All in all, this task serves the purpose of being sure those exists.
And what can we do to avoid losing information.

Related to T2019

Event Timeline

ardumont triaged this task as Normal priority.EditedMar 24 2020, 12:01 PM
ardumont created this task.

sampled collisions extracted from sentry and storage [1]

[1] P622

Related to D2783

I'll write my remarks down here for tracking purposes

  • it looks like there's a few actual collisions; seems that they're the known-colliding Google PDFs
  • there's a few of what looks like false positives; most hashes are duplicates, save from one.

For these false positives, the hash in the database contains two 0x25 bytes next to one another; the "colliding" object only has a single 0x25 byte (and therefore a hash of the wrong length).

Interpreted as ascii, [0x25, 0x25] is "%%"

"%%" is an escape that can turn into "%" in a few situations:

  • python %-encoding
  • sql LIKE operations

"%"s are also special in some HTTP operations; maybe something wrongly handles "%%" encoded as "%25%25" and ends up storing only "%".

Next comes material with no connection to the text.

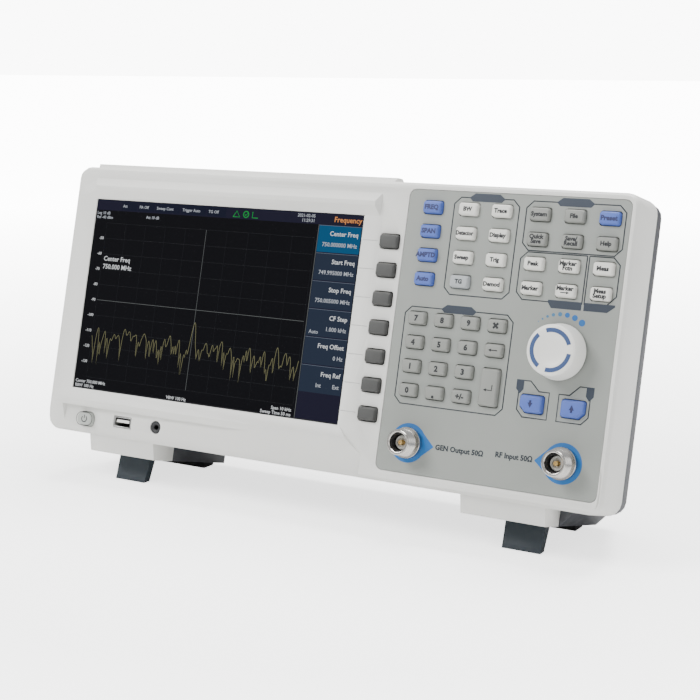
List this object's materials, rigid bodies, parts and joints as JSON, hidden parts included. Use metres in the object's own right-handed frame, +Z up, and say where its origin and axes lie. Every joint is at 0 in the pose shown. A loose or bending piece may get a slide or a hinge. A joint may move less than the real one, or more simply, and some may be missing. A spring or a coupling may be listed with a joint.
{
  "type": "spectrum analyzer",
  "caption": "Benchtop spectrum analyzer with a wide display, soft keys, function keypad, tuning knob and two type N sockets, tilted back on flip-out legs.",
  "frame": {"origin": "bottom centre of the bounding box, on the surface that the legs and rear feet stand on", "axes": "+X to the instrument's right as seen from the front, +Y towards its back, +Z up; the housing leans back 14.1 degrees on its legs"},
  "size_m": [0.42, 0.1448, 0.219],
  "materials": {
    "case_white": "fine moulded texture, warm light grey",
    "panel_grey": "printed panel film, soft matt",
    "cover_dark": "coarse moulded texture, dark blue grey",
    "screen_black": "dark display under a clear hard layer",
    "key_white": "silicone, matt",
    "key_grey": "silicone, matt",
    "key_dark": "silicone, matt",
    "key_blue": "silicone, matt",
    "foot_rubber": "matt rubber",
    "slate_plastic": "satin moulded plastic",
    "nickel": "nickel plated brass",
    "board_green": "solder mask on glass fibre",
    "shield_tin": "tinned sheet",
    "guard_steel": "black painted steel",
    "socket_black": "glass filled nylon, matt"
  },
  "bodies": {
    "housing": {"ac_inlet": "socket_black", "fan_frame": "socket_black", "fan_guard": "guard_steel", "front_bezel": "case_white", "gen_connector": "nickel", "headphone_jack": "socket_black", "key_board": "board_green", "key_mat": "key_white", "lan_socket": "shield_tin", "lcd_panel": "screen_black", "left_rear_foot": "foot_rubber", "main_board": "board_green", "panel_overlay": "panel_grey", "power_supply": "board_green", "rear_cover": "cover_dark", "reference_in_socket": "nickel", "reference_out_socket": "nickel", "rf_connector": "nickel", "rf_module": "shield_tin", "right_rear_foot": "foot_rubber", "rotary_encoder": "nickel", "trigger_in_socket": "nickel", "usb_a_socket": "shield_tin", "usb_b_socket": "shield_tin"},
    "amplitude_key": {"amplitude_key": "key_blue"},
    "auto_key": {"auto_key": "key_blue"},
    "back_key": {"back_key": "key_grey"},
    "clear_key": {"clear_key": "key_grey"},
    "down_key": {"down_key": "key_blue"},
    "enter_key": {"enter_key": "key_grey"},
    "frequency_key": {"frequency_key": "key_blue"},
    "number_key_0": {"number_key_0": "key_grey"},
    "number_key_1": {"number_key_1": "key_grey"},
    "number_key_2": {"number_key_2": "key_grey"},
    "number_key_3": {"number_key_3": "key_grey"},
    "number_key_4": {"number_key_4": "key_grey"},
    "number_key_5": {"number_key_5": "key_grey"},
    "number_key_6": {"number_key_6": "key_grey"},
    "number_key_7": {"number_key_7": "key_grey"},
    "number_key_8": {"number_key_8": "key_grey"},
    "number_key_9": {"number_key_9": "key_grey"},
    "point_key": {"point_key": "key_grey"},
    "power_key": {"power_key": "key_white"},
    "preset_key": {"preset_key": "key_blue"},
    "sign_key": {"sign_key": "key_grey"},
    "soft_key_1": {"soft_key_1": "key_dark"},
    "soft_key_2": {"soft_key_2": "key_dark"},
    "soft_key_3": {"soft_key_3": "key_dark"},
    "soft_key_4": {"soft_key_4": "key_dark"},
    "soft_key_5": {"soft_key_5": "key_dark"},
    "soft_key_6": {"soft_key_6": "key_dark"},
    "soft_key_7": {"soft_key_7": "key_dark"},
    "span_key": {"span_key": "key_blue"},
    "up_key": {"up_key": "key_blue"},
    "tuning_knob": {"tuning_knob": "case_white"},
    "left_leg": {"left_leg": "slate_plastic"},
    "right_leg": {"right_leg": "slate_plastic"},
    "carry_handle": {"carry_handle": "slate_plastic"},
    "fan_rotor": {"fan_rotor": "socket_black"},
    "mains_rocker": {"mains_rocker": "socket_black"}
  },
  "joints": [
    {"name": "amplitude_key_press", "type": "slide", "parent": "housing", "child": "amplitude_key", "axis": [0, 0.9698, -0.2439], "range_m": [0, 0.001], "stiffness_N_per_m": 900},
    {"name": "auto_key_press", "type": "slide", "parent": "housing", "child": "auto_key", "axis": [0, 0.9698, -0.2439], "range_m": [0, 0.001], "stiffness_N_per_m": 900},
    {"name": "back_key_press", "type": "slide", "parent": "housing", "child": "back_key", "axis": [0, 0.9698, -0.2439], "range_m": [0, 0.001], "stiffness_N_per_m": 900},
    {"name": "clear_key_press", "type": "slide", "parent": "housing", "child": "clear_key", "axis": [0, 0.9698, -0.2439], "range_m": [0, 0.001], "stiffness_N_per_m": 900},
    {"name": "down_key_press", "type": "slide", "parent": "housing", "child": "down_key", "axis": [0, 0.9698, -0.2439], "range_m": [0, 0.001], "stiffness_N_per_m": 900},
    {"name": "enter_key_press", "type": "slide", "parent": "housing", "child": "enter_key", "axis": [0, 0.9698, -0.2439], "range_m": [0, 0.001], "stiffness_N_per_m": 900},
    {"name": "frequency_key_press", "type": "slide", "parent": "housing", "child": "frequency_key", "axis": [0, 0.9698, -0.2439], "range_m": [0, 0.001], "stiffness_N_per_m": 900},
    {"name": "number_key_0_press", "type": "slide", "parent": "housing", "child": "number_key_0", "axis": [0, 0.9698, -0.2439], "range_m": [0, 0.001], "stiffness_N_per_m": 900},
    {"name": "number_key_1_press", "type": "slide", "parent": "housing", "child": "number_key_1", "axis": [0, 0.9698, -0.2439], "range_m": [0, 0.001], "stiffness_N_per_m": 900},
    {"name": "number_key_2_press", "type": "slide", "parent": "housing", "child": "number_key_2", "axis": [0, 0.9698, -0.2439], "range_m": [0, 0.001], "stiffness_N_per_m": 900},
    {"name": "number_key_3_press", "type": "slide", "parent": "housing", "child": "number_key_3", "axis": [0, 0.9698, -0.2439], "range_m": [0, 0.001], "stiffness_N_per_m": 900},
    {"name": "number_key_4_press", "type": "slide", "parent": "housing", "child": "number_key_4", "axis": [0, 0.9698, -0.2439], "range_m": [0, 0.001], "stiffness_N_per_m": 900},
    {"name": "number_key_5_press", "type": "slide", "parent": "housing", "child": "number_key_5", "axis": [0, 0.9698, -0.2439], "range_m": [0, 0.001], "stiffness_N_per_m": 900},
    {"name": "number_key_6_press", "type": "slide", "parent": "housing", "child": "number_key_6", "axis": [0, 0.9698, -0.2439], "range_m": [0, 0.001], "stiffness_N_per_m": 900},
    {"name": "number_key_7_press", "type": "slide", "parent": "housing", "child": "number_key_7", "axis": [0, 0.9698, -0.2439], "range_m": [0, 0.001], "stiffness_N_per_m": 900},
    {"name": "number_key_8_press", "type": "slide", "parent": "housing", "child": "number_key_8", "axis": [0, 0.9698, -0.2439], "range_m": [0, 0.001], "stiffness_N_per_m": 900},
    {"name": "number_key_9_press", "type": "slide", "parent": "housing", "child": "number_key_9", "axis": [0, 0.9698, -0.2439], "range_m": [0, 0.001], "stiffness_N_per_m": 900},
    {"name": "point_key_press", "type": "slide", "parent": "housing", "child": "point_key", "axis": [0, 0.9698, -0.2439], "range_m": [0, 0.001], "stiffness_N_per_m": 900},
    {"name": "power_key_press", "type": "slide", "parent": "housing", "child": "power_key", "axis": [0, 0.9698, -0.2439], "range_m": [0, 0.001], "stiffness_N_per_m": 900},
    {"name": "preset_key_press", "type": "slide", "parent": "housing", "child": "preset_key", "axis": [0, 0.9698, -0.2439], "range_m": [0, 0.001], "stiffness_N_per_m": 900},
    {"name": "sign_key_press", "type": "slide", "parent": "housing", "child": "sign_key", "axis": [0, 0.9698, -0.2439], "range_m": [0, 0.001], "stiffness_N_per_m": 900},
    {"name": "soft_key_1_press", "type": "slide", "parent": "housing", "child": "soft_key_1", "axis": [0, 0.9698, -0.2439], "range_m": [0, 0.001], "stiffness_N_per_m": 900},
    {"name": "soft_key_2_press", "type": "slide", "parent": "housing", "child": "soft_key_2", "axis": [0, 0.9698, -0.2439], "range_m": [0, 0.001], "stiffness_N_per_m": 900},
    {"name": "soft_key_3_press", "type": "slide", "parent": "housing", "child": "soft_key_3", "axis": [0, 0.9698, -0.2439], "range_m": [0, 0.001], "stiffness_N_per_m": 900},
    {"name": "soft_key_4_press", "type": "slide", "parent": "housing", "child": "soft_key_4", "axis": [0, 0.9698, -0.2439], "range_m": [0, 0.001], "stiffness_N_per_m": 900},
    {"name": "soft_key_5_press", "type": "slide", "parent": "housing", "child": "soft_key_5", "axis": [0, 0.9698, -0.2439], "range_m": [0, 0.001], "stiffness_N_per_m": 900},
    {"name": "soft_key_6_press", "type": "slide", "parent": "housing", "child": "soft_key_6", "axis": [0, 0.9698, -0.2439], "range_m": [0, 0.001], "stiffness_N_per_m": 900},
    {"name": "soft_key_7_press", "type": "slide", "parent": "housing", "child": "soft_key_7", "axis": [0, 0.9698, -0.2439], "range_m": [0, 0.001], "stiffness_N_per_m": 900},
    {"name": "span_key_press", "type": "slide", "parent": "housing", "child": "span_key", "axis": [0, 0.9698, -0.2439], "range_m": [0, 0.001], "stiffness_N_per_m": 900},
    {"name": "up_key_press", "type": "slide", "parent": "housing", "child": "up_key", "axis": [0, 0.9698, -0.2439], "range_m": [0, 0.001], "stiffness_N_per_m": 900},
    {"name": "tuning_knob_turn", "type": "hinge", "parent": "housing", "child": "tuning_knob", "pos_m": [0.1716, -0.04109, 0.12475], "axis": [0, -0.9698, 0.2439], "continuous": true},
    {"name": "left_leg_fold", "type": "hinge", "parent": "housing", "child": "left_leg", "pos_m": [-0.1507, -0.02944, 0.02345], "axis": [1, 0, 0], "range_deg": [0, 98]},
    {"name": "right_leg_fold", "type": "hinge", "parent": "housing", "child": "right_leg", "pos_m": [0.1507, -0.02944, 0.02345], "axis": [1, 0, 0], "range_deg": [0, 98]},
    {"name": "handle_lift", "type": "hinge", "parent": "housing", "child": "carry_handle", "pos_m": [0, 0.02888, 0.19568], "axis": [1, 0, 0], "range_deg": [0, 100]},
    {"name": "fan_spin", "type": "hinge", "parent": "housing", "child": "fan_rotor", "pos_m": [0.11, 0.04297, 0.1064], "axis": [0, 0.9698, -0.2439], "continuous": true},
    {"name": "mains_rocker_tip", "type": "hinge", "parent": "housing", "child": "mains_rocker", "pos_m": [-0.1285, 0.04096, 0.05534], "axis": [1, 0, 0], "range_deg": [-8, 8]}
  ]
}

Right now, I'm not convinced that the storage ever sees the objects with the mismatched hashes. To be more sure of that, I think we should make sure that all hash data in all exception arguments is hex-encoded unicode strings, rather than bytes objects left for python to repr(); this would circumvent a lot of places where encoding or decoding the data in transfer can go wrong.

I'd also like to compare the time of HashCollision with the ctime of the object in the database; if both timestamps are close to one another, it might be a sign that these collisions are the common insert/insert postgresql race condition.

Finally, we should make sure that the storage implementations reject objects with hashes of the wrong length. I'm /almost/ sure that's the case, but we should be sure of it.

it looks like there's a few actual collisions; seems that they're the known-colliding Google PDFs

Yes, 3.

there's a few of what looks like false positives; most hashes are duplicates, save from one.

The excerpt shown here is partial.